4°. Il suit de ces observations, que les chars gravés aux revers de la plûpart des médailles consulaires, avec un attelage de deux, trois ou quatre chevaux, ne sont pas toujours autant de symboles des victoires remportées, & des triomphes obtenus par les consuls romains, dont ces médailles portent le nom ; ils désignent pour l’ordinaire les courses dans les jeux que ces magistrats avoient donnés au peuple pendant leur édilité.

5°. Golztius a fait un recueil de médailles consulaires par ordre chronologique, tandis qu’Ursinus les a disposées par ordre des familles romaines ; mais M. Vaillant a beaucoup amplifié le recueil de ce der-

nier antiquaire, comme nous l’avons remarqué ailleurs,

en indiquant leurs ouvrages. (D. J.)

Médailles greques, (Art numismat.) Il est certain que les Grecs commencerent de frapper des médailles, ou de battre monnoie, long-tems avant la fondation de Rome ; mais il ne nous reste aucune de ces précieuses monnoies greques de ce tems-là.
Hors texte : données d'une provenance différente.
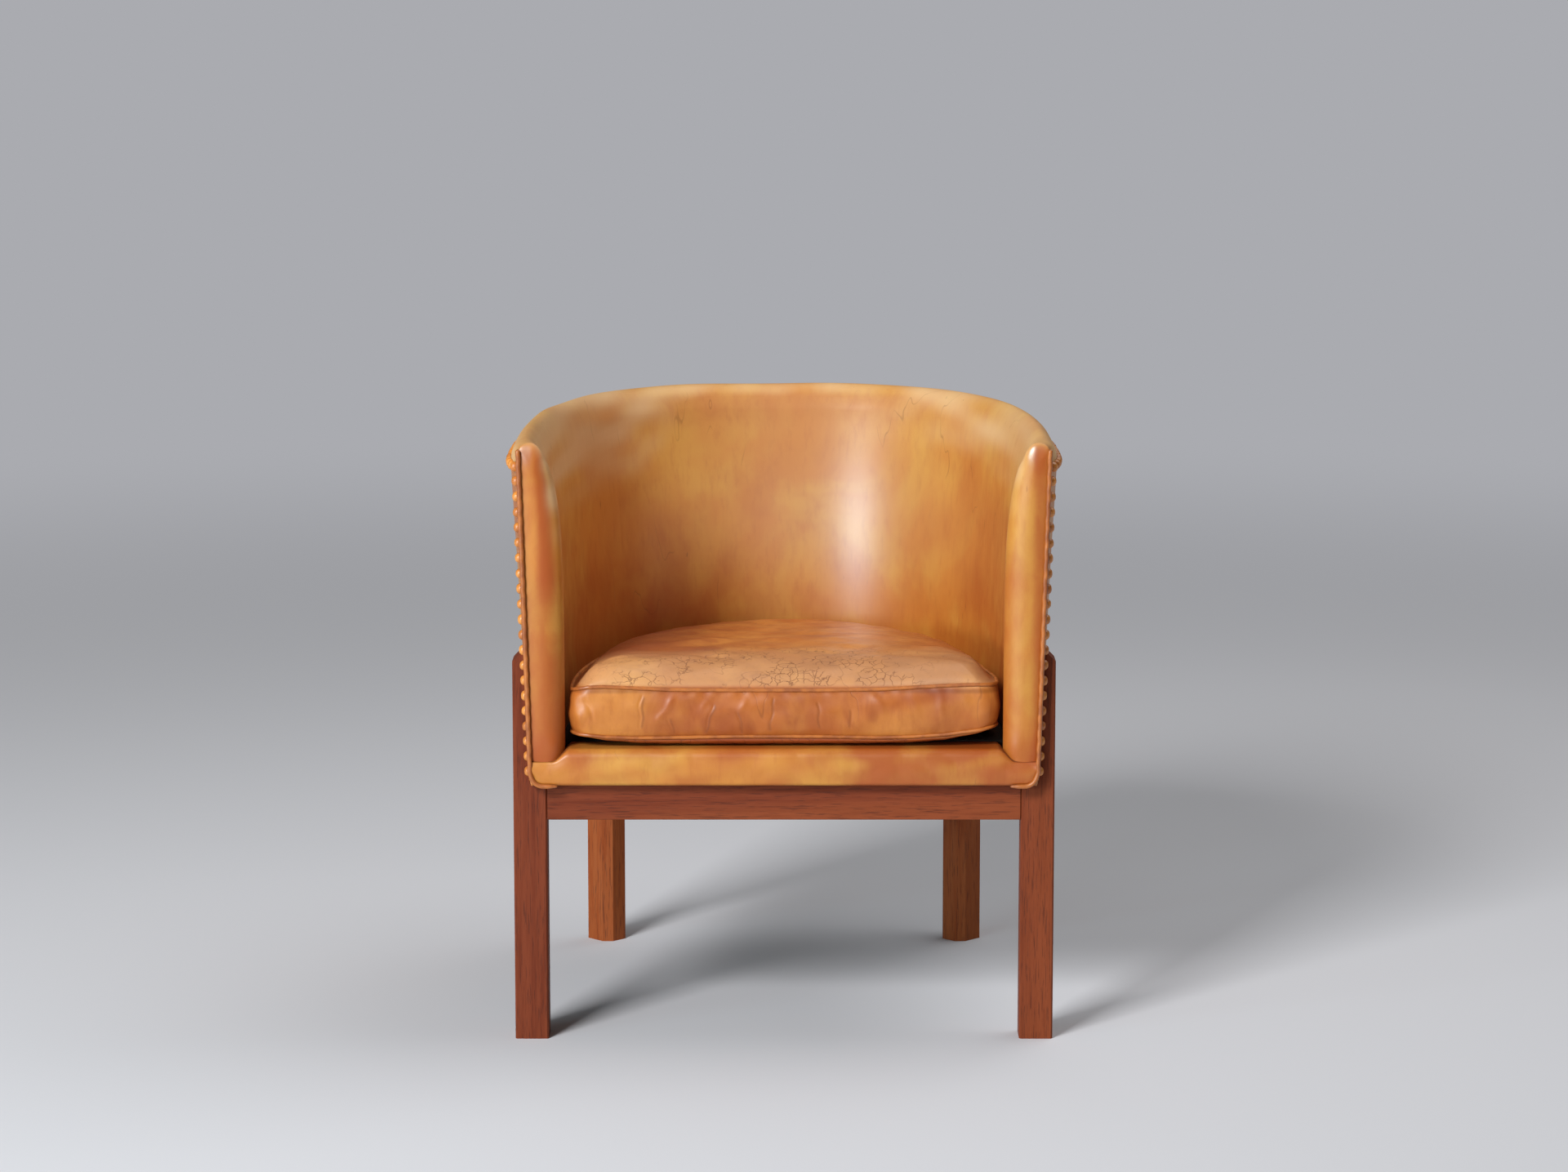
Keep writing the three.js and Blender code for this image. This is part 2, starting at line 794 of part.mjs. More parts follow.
function rimNails() {
  const low = rimNailLevel - stripWidth / 2;
  const high = rimNailLevel + stripWidth / 2;
  const start = frontNailDepth + stripWidth / 2 + fitGap;
  const reach = frameWidth;
  const heart = loft([low - 1, high + 1].map((z) =>
    stations.map((share) => facePoint(outerPlan, share, z, -rollRadius, tubFront - cutterReach)),
  ));
  const strip = stripShell.intersect(boxBetween([-reach, start, low], [reach, 2 * reach, high])).subtract(heart);
  const heads = [];
  let wait = nailSpacing / 2;
  for (let i = 0; i + 1 < stations.length; i += 1) {
    const from = facePoint(outerPlan, stations[i], rimNailLevel, stripGap, start);
    const to = facePoint(outerPlan, stations[i + 1], rimNailLevel, stripGap, start);
    const dx = to[0] - from[0];
    const dy = to[1] - from[1];
    const size = Math.hypot(dx, dy);
    while (wait < size) {
      const share = wait / size;
      const place = [from[0] + dx * share, from[1] + dy * share, rimNailLevel];
      heads.push(nailHead(place, [-dy / size, dx / size, 0], [0, 0, 1]));
      wait += nailSpacing;
    }
    wait -= size;
  }
  return Manifold.union([strip, ...heads]);
}

function frontNails(side) {
  const top = frontNailTop + nailRadius;
  const near = outerFrontBase - rollRadius;
  const low = side > 0 ? near : -frameWidth;
  const high = side > 0 ? frameWidth : -near;
  const y0 = frontNailDepth - stripWidth / 2;
  const strip = stripShell.intersect(boxBetween([low, y0, tubBottom], [high, y0 + stripWidth, top]));
  const share = side * mix(turnShare, 1, (widestDepth - frontNailDepth) / (widestDepth - tubFront));
  const count = Math.round((frontNailTop - frontNailBottom) / nailSpacing);
  const heads = levels(frontNailTop, frontNailBottom, count).map((z) => {
    const place = facePoint(outerPlan, share, z, stripGap, tubFront);
    return nailHead(place, [...outward(share, outerPlan(z), tubFront), 0], [0, 0, 1]);
  });
  return Manifold.union([strip, ...heads]);
}

// Loose seat cushion: boxed sides between two piped seams, crown above, belly below.
// In plan it has straight sides, a half ellipse at the back and round front corners.
const cushionHalf = innerHalfBase - cushionSideGap;
const cushionBack = innerBackBase - cushionBackGap;
const backTurns = 24;
const cornerTurns = 3;
const frontShares = [0.66, 0.33, 0, -0.33, -0.66];

function arc(turns, from, to, place) {
  return Array.from({ length: turns + 1 }, (_, i) => {
    const angle = mix(from, to, i / turns);
    return place(Math.cos(angle), Math.sin(angle));
  });
}

function cushionRing(inset) {
  const half = cushionHalf - inset;
  const reach = cushionBack - inset - cushionTurnDepth;
  const radius = cushionCornerRadius - inset;
  const centre = half - radius;
  const start = cushionFront + cushionCornerRadius;
  const back = arc(backTurns, Math.PI, 0, (c, s) => [half * c, cushionTurnDepth + reach * s]);
  const right = arc(cornerTurns, 0, -Math.PI / 2, (c, s) => [centre + radius * c, start + radius * s]);
  const left = arc(cornerTurns, -Math.PI / 2, -Math.PI, (c, s) => [radius * c - centre, start + radius * s]);
  const front = frontShares.map((share) => [
    centre * share,
    cushionFront + inset + cushionDrawIn * (1 - share * share),
  ]);
  return back.concat(right, front, left);
}

const seamInset = 2 * pipingRadius + fitGap;
const cushionMiddle = [0, mix(cushionFront, innerBackBase, 0.5)];

function shrunk(ring, share) {
  return ring.map(([x, y]) => [mix(cushionMiddle[0], x, share), mix(cushionMiddle[1], y, share)]);
}

function cushionBody() {
  const seam = cushionRing(seamInset);
  const rows = [];
  for (const [share, drop] of [[0.62, 1], [0.84, 0.94], [0.95, 0.6]]) {
    rows.push([shrunk(seam, share), mix(cushionLowSeam, cushionBottom, drop)]);
  }
  rows.push([seam, cushionLowSeam]);
  for (const share of [0.25, 0.5, 0.75]) {
    const z = mix(cushionLowSeam, cushionHighSeam, share);
    const swell = cushionBulge * 4 * share * (1 - share);
    rows.push([cushionRing(seamInset - swell), z]);
  }
  rows.push([seam, cushionHighSeam]);
  for (const [share, lift] of [[0.96, 0.22], [0.86, 0.5], [0.68, 0.76], [0.44, 0.93], [0.2, 1]]) {
    rows.push([shrunk(seam, share), cushionHighSeam + cushionCrown * lift]);
  }
  return loft(rows.map(([ring, z]) => ring.map(([x, y]) => tilted(x, y, z))));
}

const pipingSides = 5;

function piping(level) {
  const path = cushionRing(pipingRadius).map(([x, y]) => tilted(x, y, level));
  return loopLoft(tubeRings(path, pipingRadius, pipingSides, true, new THREE.Vector3(0, 0, 1)));
}

// Assembly
const group = new THREE.Group();
group.name = "leather_tub_armchair";

function put(name, solid, material) {
  const mesh = solid.getMesh();
  const geometry = new THREE.BufferGeometry();
  const source = mesh.vertProperties;
  const step = mesh.numProp;
  const positions = new Float32Array(mesh.triVerts.length * 3);
  mesh.triVerts.forEach((vertex, i) => {
    for (let n = 0; n < 3; n += 1) {
      positions[i * 3 + n] = source[vertex * step + n];
    }
  });
  geometry.setAttribute("position", new THREE.BufferAttribute(positions, 3));
  geometry.computeVertexNormals();
  const item = new THREE.Mesh(geometry, material);
  item.name = name;
  group.add(item);
}

const sides = [[-1, "left"], [1, "right"]];

put("front_rail", frontRail(), mahogany);
put("back_rail", backRail(), mahogany);
for (const [side, word] of sides) {
  put(`front_leg_${word}`, frontLeg(side), mahogany);
  put(`rear_leg_${word}`, rearLeg(side), mahogany);
  put(`side_rail_${word}`, sideRail(side), mahogany);
  put(`corner_block_${word}`, cornerBlock(side), beech);
  put(`arm_post_${word}`, post(side, 0), beech);
  put(`edge_welt_${word}`, edgeWelt(side), darkLeather);
  put(`front_nails_${word}`, frontNails(side), darkLeather);
  screwDepths.forEach((depth, i) => {
    put(`tub_screw_${word}_${i + 1}`, screw(side, depth, 0), steel);
  });
}
let baseBoard = board(0, boardFront);
for (const [side] of sides) {
  for (const depth of screwDepths) {
    baseBoard = baseBoard.subtract(screw(side, depth, fitGap));
  }
}
put("tub_board", baseBoard, ply);
stileShares.forEach((share, i) => {
  put(`wall_stile_${i + 1}`, stile(share, 0), beech);
});
put("rim_rail", rimRail(0), beech);
put("wall_padding", padding(), wadding);
put("inner_leather", skin.subtract(skinCutterWide), leather);
put("outer_leather", skin.intersect(skinCutter), leather);
put("front_border", frontBorder(), leather);
put("rim_nails", rimNails(), darkLeather);
put("seat_pad", seatPad(), wadding);
put("dust_cover", dustCover(), cambric);
put("seat_cushion", cushionBody(), leather);
put("cushion_piping_top", piping(cushionHighSeam), darkLeather);
put("cushion_piping_bottom", piping(cushionLowSeam), darkLeather);

// Origin on the floor under the middle of the chair
const box = new THREE.Box3().setFromObject(group);
const middle = box.getCenter(new THREE.Vector3());
for (const item of group.children) {
  item.geometry.translate(-middle.x, -middle.y, -box.min.z);
}

export default group;
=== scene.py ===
import math

import bpy
import numpy as np
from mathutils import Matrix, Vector


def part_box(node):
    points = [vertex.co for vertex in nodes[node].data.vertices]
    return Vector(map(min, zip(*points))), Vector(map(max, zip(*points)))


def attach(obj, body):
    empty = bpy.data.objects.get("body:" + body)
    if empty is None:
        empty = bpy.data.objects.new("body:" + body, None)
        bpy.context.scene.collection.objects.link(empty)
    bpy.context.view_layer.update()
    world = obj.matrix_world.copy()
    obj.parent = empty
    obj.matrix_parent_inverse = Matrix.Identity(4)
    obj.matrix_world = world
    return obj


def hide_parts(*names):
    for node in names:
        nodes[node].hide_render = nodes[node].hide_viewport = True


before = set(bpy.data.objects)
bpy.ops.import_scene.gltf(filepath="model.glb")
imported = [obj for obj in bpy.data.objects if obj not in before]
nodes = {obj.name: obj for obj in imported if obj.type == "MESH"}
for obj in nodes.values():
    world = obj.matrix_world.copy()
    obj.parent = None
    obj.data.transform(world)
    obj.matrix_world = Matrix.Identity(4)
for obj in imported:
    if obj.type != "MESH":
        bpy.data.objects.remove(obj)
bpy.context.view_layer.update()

# Mahogany frame: two square front legs that rise past the tub as tongues, two rear legs turned
# 45 degrees, and flat rails between them. Oiled mahogany, mortised and glued, edges eased by hand.
arris_width = 0.0009
arris_steps = 2
arris_angle = 32
weld_gap = 1e-5
mahogany_red = (120, 53, 26)
mahogany_dark = (102, 39, 14)
mahogany_pale = (146, 72, 36)
# Rear legs: a lighter copy of the same mahogany, painted light for their turned faces.
lit_rear_red = (148, 76, 34)
lit_rear_dark = (134, 58, 16)
lit_rear_pale = (168, 92, 44)
pore_brown = (66, 28, 17)
grain_stretch = 0.06
pore_stretch = 0.05
pore_depth = 0.00012


def rgb(red, green, blue):
    """Linear colour of an sRGB triple: a straight line near black, a power of 2.4 above it."""
    share = np.array([red, green, blue]) / 255
    linear = np.where(share <= 0.04045, share / 12.92, ((share + 0.055) / 1.055) ** 2.4)
    return (*linear.tolist(), 1.0)


class Reading:
    """A value at one surface point: sums, products and powers of readings add Math nodes."""

    def __init__(self, finish, socket):
        self.finish = finish
        self.socket = socket

    def math(self, operation, *values):
        return self.finish.node("ShaderNodeMath", {"operation": operation}, dict(enumerate(values)))

    def __add__(self, other):
        return self.math("ADD", self, other)

    def __sub__(self, other):
        return self.math("SUBTRACT", self, other)

    def __rsub__(self, other):
        return self.math("SUBTRACT", other, self)

    def __mul__(self, other):
        return self.math("MULTIPLY", self, other)

    def __abs__(self):
        return self.math("ABSOLUTE", self)

    __radd__ = __add__
    __rmul__ = __mul__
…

C’est à Phédon qu’on doit l’invention des poids, des mesures, & des monnoies frappées dans la Grece. Les marbres d’Arondel fixent l’époque de ce prince à l’an 142, avant la fondation de Rome. C’est à Phédon que Beger rapporte une médaille d’argent qu’il a fait graver dans son Trésor de Brandebourg, tom. I. pag 279. On y voit d’un côté un vase à deux anses, au-dessus duquel est une grappe de raisin ; on lit dans le champ à droite Φι, & à gauche Δο. Le revers représente un bouclier béotien. Cette médaille est très-précieuse, mais on doute fort qu’elle ait été frappée du vivant de Phédon ; car entr’autres raisons les caracteres paroissent trop arrondis, & trop bien formés pour être un premier essai de l’art de battre monnoie.
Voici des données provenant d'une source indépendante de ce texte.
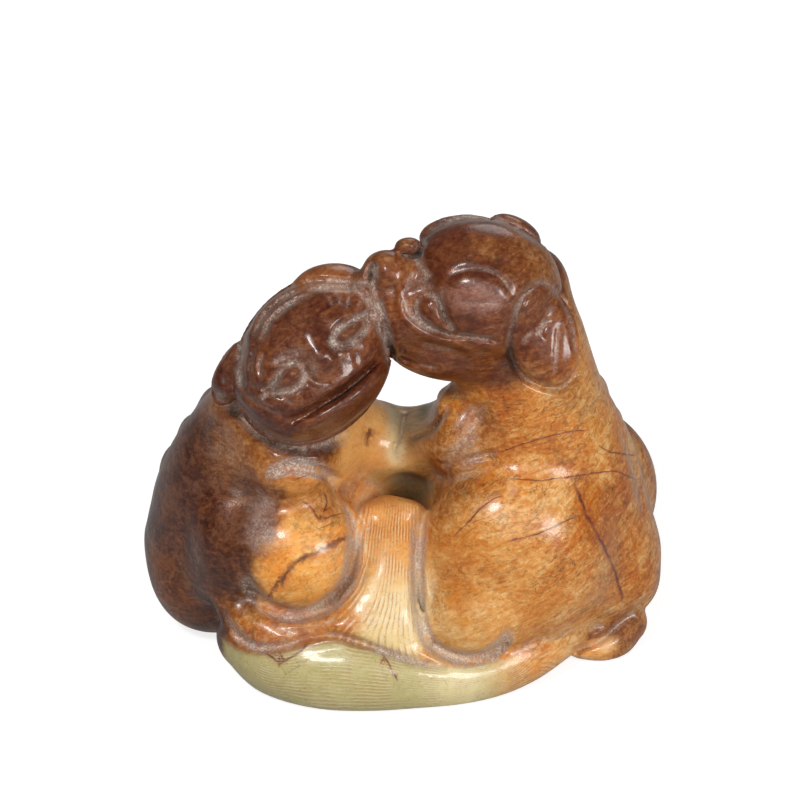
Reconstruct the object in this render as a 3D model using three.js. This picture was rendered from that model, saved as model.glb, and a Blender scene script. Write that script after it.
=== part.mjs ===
// Two lions carved as one piece of jade. They curl round a small well and their heads touch at the top.
// Millimetres. X runs to the right, Y away from the front, Z up, and the flat underside is at Z = 0.
import * as THREE from "three";

// Sizes that drive the rest
const STEP = 0.65; // grid on which the skin is found
const MOST_TRIANGLES = 9700; // the skin is thinned to this many
const FLOOR_ROUND = 0.8; // softening of the edge round the flat underside
const FRONT_TILT = 30; // degrees above level from which the front is laid out
const FRONT_REACH = 450; // distance from which the front is laid out
const FRONT_HEIGHT = 32.4; // height of the middle of the front layout
const LOW = [-36.2, -24.2, -2.35]; // corners of the block that holds the carving
const HIGH = [36.5, 23.5, 61.5];

const TORSO_ROUND = 3; // softness of the joins between big masses
const HAUNCH_ROUND = 2.6;
const PAW_ROUND = 1;
const EAR_ROUND = 0.5;
const FOLD_WIDTH = 0.75; // folds between haunch, tail and head
const FOLD_DEPTH = 1.2;
const MOUTH_WIDTH = 0.45;
const MOUTH_DEPTH = 1.5;
const EYE_LINE = 0.45;
const EYE_DEPTH = 0.7;

// The front layout: across, up and towards the viewer
const tilt = (FRONT_TILT * Math.PI) / 180;
const ACROSS = [1, 0, 0];
const UPWARD = [0, Math.sin(tilt), Math.cos(tilt)];
const TOWARDS = [0, -Math.cos(tilt), Math.sin(tilt)];

// The point at depth y that shows at (u, v) in the front layout
function at(u, v, y) {
  const camera = TOWARDS.map((c, i) => c * FRONT_REACH + (i === 2 ? FRONT_HEIGHT : 0));
  const ray = [0, 1, 2].map(
    (i) => -TOWARDS[i] + (u * ACROSS[i] + v * UPWARD[i]) / FRONT_REACH,
  );
  const t = (y - camera[1]) / ray[1];
  return camera.map((c, i) => c + t * ray[i]);
}

// Long, short and depth directions of a form turned by some degrees in the front layout
function turned(degrees) {
  const a = (degrees * Math.PI) / 180;
  const along = ACROSS.map((c, i) => Math.cos(a) * c + Math.sin(a) * UPWARD[i]);
  const over = ACROSS.map((c, i) => -Math.sin(a) * c + Math.cos(a) * UPWARD[i]);
  return [along, over, TOWARDS];
}

// Points of a smooth curve through the given ones
function curve(points, per) {
  if (points.length < 3) return points;
  const last = points.length - 1;
  const mirror = (a, b) => a.map((c, i) => 2 * c - b[i]);
  const p = [mirror(points[0], points[1]), ...points, mirror(points[last], points[last - 1])];
  const out = [];
  for (let i = 1; i < p.length - 2; i++) {
    for (let j = 0; j < per; j++) {
      const t = j / per;
      out.push(
        p[i].map((c, k) => {
          const a = p[i - 1][k];
          const d = p[i + 1][k];
          const e = p[i + 2][k];
          const square = 2 * a - 5 * c + 4 * d - e;
          const cube = -a + 3 * c - 3 * d + e;
          return 0.5 * (2 * c + (d - a) * t + square * t * t + cube * t * t * t);
        }),
      );
    }
  }
  out.push(points[last]);
  return out;
}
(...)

On croit généralement qu’une des plus anciennes monnoies greques qui nous reste, est une petite médaille d’or de Cyrène, publiée par le P. Hardouin, dans les Mém. de Trévoux, Août 1727 : elle représente d’un côté un homme debout, la tête ceinte d’un diadème, & rayonnée, avec une corne de bélier au-dessus de l’oreille. Cet homme tient de la main droite une image de la victoire, & de la gauche une haste, ou un sceptre de la même longueur que la haste ; à ses piés est un mouton : on lit dans le champ à gauche, ΔΑΜΩΝΑΚΤΟΣ ; au revers est un char attelé de quatre chevaux de front, avec un homme qui le guide, au-dessus ΚΥΡΑΝΑΙΩΝ. Cette médaille seroit la plus ancienne qui nous reste, si elle avoit été frappée pour Démonax le mantinéen, régent du royaume de Cyrène, pendant la minorité de Battus IV. car il vivoit du tems de Cyrus, vers la fin du second siecle de Rome, comme on peut en juger par ce qu’Hérodote nous en a appris ; mais il y a toute apparence que le Démonax, dont on lit ici le nom, devoit être un des magistrats de Cyrène, & non pas le tuteur de Battus IV. qui vivoit plus de deux cens ans avant l’archontat d’Euclide. Le nom ΔΑΜΩΝΑΚΤΟΣ qui s’y trouve écrit par un oméga, en est une preuve sans replique ; puisque personne n’ignore que les voyelles longues Η & Ω n’ont été reçues dans l’alphabet grec que sous l’archontat d’Euclide, la seconde année de la 94e olympiade.

La médaille d’Amyntas, roi de Macédoine, bisayeul d’Alexandre-le-Grand, pourroit donc encore passer pour la plus ancienne que l’on connoisse, s’il ne se trouvoit pas dans le cabinet du Roi des monnoies d’or & d’argent de Cyrène, où l’on voit d’un côté des têtes qui paroissent naturelles, & de l’autre le sylphium, ou quelque autre type usité sur les monnoies des Cyrénéens, avec ces légendes ΑΡΚ, ΒΑ, ou ΒΑΤ ; & Κ, ΚΥΡ ; légendes qui ne peuvent être expliquées que par ΑΡΚεσιλαου, ou ΒΑΤτου ΚΥΡανιων. Quand même ces médailles n’appartiendroient qu’à Battus IV. & à Arcésilaus IV. les deux derniers rois de Cyrène, de la ramille des Battiades, elles seroient cependant du tems de Cyrus & de Cambyse, & par conséquent plus anciennes que celles d’Amyntas.

Quoi qu’il en soit, non-seulement les Grecs battirent monnoie avant la fondation de Rome, mais ils la porterent rapidement à un degré de perfection supérieur à celui des tems les plus florissans de la république & de l’empire ; on peut en juger encore par les médailles de Gilon, d’Agathocles, de Philippe, d’Alexandre, de Lysimachus, de Cassandre, &c.